The union passed a policy to blacklist the paper in May 2013, with its smallprint damning the divisive red-top as a “misogynistic national institution” that promotes “a racist conception of beauty”.

The 44-year-old Page 3 feature, branded ‘soft porn’ by the No More Page 3 campaign, is said to have been given its last outing by eggheaded Sun boss David Dinsmore on Friday.

But despite protestations that UCL was promoting “a mass media publication that repeatedly perpetuates the notion of women as sex objects”, insiders at the SU wot banned it today revealed that Union shops had never sold The Sun in the first place.

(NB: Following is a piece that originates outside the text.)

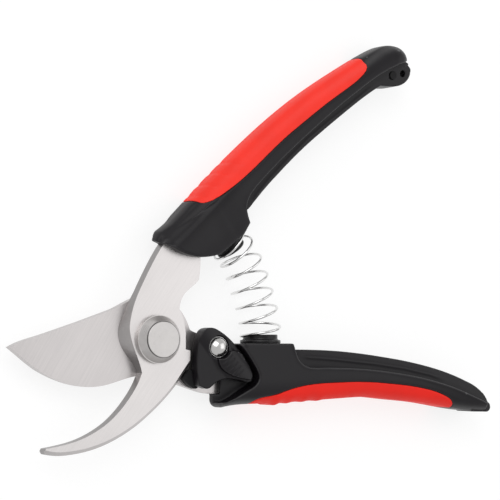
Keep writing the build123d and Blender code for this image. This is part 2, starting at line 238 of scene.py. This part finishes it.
def soft_rubber(name, base, rough):
    s = Shade(name)
    s.set(IOR=1.45, Specular_IOR_Level=0.16, Sheen_Weight=0.02, Sheen_Roughness=0.5)
    fine = s.noise(3200.0, 2)
    cloud = s.noise(70.0, 3)
    dark = tuple(c * 0.9 for c in base)
    s.colour(s.tint(cloud, dark, base))
    s.rough(s.maths("ADD", s.span(fine, rough - 0.05, rough + 0.05), s.span(cloud, -0.04, 0.04)))
    s.bump(fine, 0.3, 0.00003)
    return s.mat


hook_steel = brushed("hook_steel", (0.70, 0.672, 0.666), 53, 0.36, 0.42)
blade_steel = brushed("blade_steel", (0.62, 0.592, 0.588), 58, 0.38, 0.85)
bolt_steel = turned("bolt_steel", (0.56, 0.541, 0.532), 0.32)
wire_steel = satin("wire_steel", (0.80, 0.80, 0.80), 0.16, 900.0, 0.08)
rivet_steel = satin("rivet_steel", (0.70, 0.69, 0.68), 0.2, 900.0, 0.05)
black = plastic("black_plastic", (0.0056, 0.0046, 0.0062), 0.38)
gloss_black = plastic("gloss_black", (0.0066, 0.006, 0.007), 0.3, 1500.0, 0.1)
red = soft_rubber("red_soft", (0.90, 0.040, 0.026), 0.52)
# A darker copy of the same red for the lower grip: painted shade, as the lower grip turns away from the
# key lamp.
shaded_red = soft_rubber("shaded_red_soft", (0.86, 0.022, 0.014), 0.56)
plug_black = soft_rubber("plug_black", (0.011, 0.0105, 0.0115), 0.45)
dark_rubber = soft_rubber("dark_rubber", (0.018, 0.018, 0.019), 0.6)


# ------------------------------------------------------------------- pieces
def into_scene(name, mesh):
    piece = bpy.data.objects.new(name, mesh)
    bpy.context.scene.collection.objects.link(piece)
    return piece


def dress(name, material):
    mesh = nodes[name].data
    mesh.materials.clear()
    mesh.materials.append(material)


def points_of(mesh):
    co = np.empty(len(mesh.vertices) * 3)
    mesh.vertices.foreach_get("co", co)
    return co.reshape(-1, 3)


def ramp(x, low, high):
    t = np.clip((x - low) / (high - low), 0, 1)
    return t * t * (3 - 2 * t)


def track(plan, line):
    """Signed distance (left is positive) and run along a plan polyline."""
    line = np.array(line)
    best = np.full(len(plan), 1e9)
    side = np.zeros(len(plan))
    run = np.zeros(len(plan))
    start = 0.0
    for a, b in zip(line[:-1], line[1:]):
        step = b - a
        size = np.hypot(*step)
        rel = plan[:, :2] - a
        t = np.clip(rel @ step / size ** 2, 0, 1)
        gap = rel - t[:, None] * step
        dist = np.hypot(gap[:, 0], gap[:, 1])
        turn = step[0] * rel[:, 1] - step[1] * rel[:, 0]
        near = dist < best
        best = np.where(near, dist, best)
        side = np.where(near, np.sign(turn) * dist, side)
        run = np.where(near, start + t * size, run)
        start += size
    return side, run


def sink(plan, amount):
    """Moves both broad faces towards the middle by the given amount."""
    height = plan[:, 2] - MID
    plan[:, 2] -= np.sign(height) * amount * ramp(np.abs(height), 1.5, 6.0)
    return plan


def lift(plan, amount):
    """Raises the upper face only."""
    plan[:, 2] += amount * ramp(plan[:, 2], 10.5, 15.5)
    return plan


UPPER_BACK = [(2.4, 36.8), (11.6, 45.2), (21.6, 55.1), (31.4, 64.2), (46.4, 77.2), (63.5, 90.0),
              (81.2, 101.0), (90.0, 106.0), (95.0, 108.6), (99.4, 110.1), (102.8, 109.8),
              (105.2, 107.9), (106.1, 105.6)]
UPPER_CREASE = [(-1.6, 35.1), (3.5, 38.2), (8.2, 41.4), (14.6, 45.6), (19.9, 49.0), (25.4, 53.5),
                (32.0, 59.5)]
UPPER_STEP = [(33.5, 47.0), (34.3, 49.9), (36.8, 53.4), (40.9, 57.6), (47.7, 64.0), (56.3, 71.4),
              (65.0, 78.5), (73.8, 85.4), (82.8, 91.9), (91.8, 97.9), (98.2, 101.2),
              (103.0, 103.6)]
UPPER_RIDGE = [(37.2, 47.4), (40.0, 51.5), (45.0, 57.0), (53.5, 65.0), (62.0, 72.6), (71.0, 79.4),
               (80.0, 85.8), (89.0, 92.4), (97.0, 97.5), (104.0, 101.5)]
LOWER_BACK = [(25.4, -24.0), (32.0, -23.1), (40.0, -22.9), (49.4, -22.8), (61.6, -22.2),
              (74.0, -21.7), (87.0, -21.6), (98.7, -22.4), (113.5, -23.8), (129.0, -26.3),
              (143.0, -27.4)]
LOWER_STEP = [(52.9, -1.5), (54.2, -5.0), (55.5, -7.6), (57.4, -9.2), (60.0, -10.1),
              (70.0, -10.3), (84.0, -10.9), (95.0, -12.0), (110.0, -14.3), (124.8, -18.0),
              (142.0, -24.2)]
LOWER_RIDGE = [(58.5, -6.2), (67.0, -6.7), (75.7, -7.4), (91.3, -8.9), (104.6, -10.7),
               (117.0, -13.2), (130.0, -17.2), (141.0, -22.4)]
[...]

Women’s Officer Annie Tidbury said she “wasn’t really sure why that wasn’t mentioned when the policy was passed”.

Speaking exclusively to The Tab, she added: “the professional model on Page 3 who gets paid for her work has now been replaced by non-consensual photos of women on a beach – who thinks that’s better?”

Annie Tidbury

One-time Daily Telegraph hack Tidbury, who recently saw off an attempt to have her job abolished, said Page 3’s new look didn’t mean she would be happy for The Sun to be sold on campus.

She said: “The covering up of some nipples do not a feminist publication make.”

“As well as publishing misogynistic stuff, it also regularly publishes racist, transphobic, ableist and Islamophobic articles. And that’s on top of all the awful stuff about benefits claimants.”

Unperturbed by the union’s stance, ESPS second year and 20-year-old Essex boy Lewis Barber said: “I can’t remember the last time I bought a copy of The Sun, or a newspaper for that matter. Print is dead.”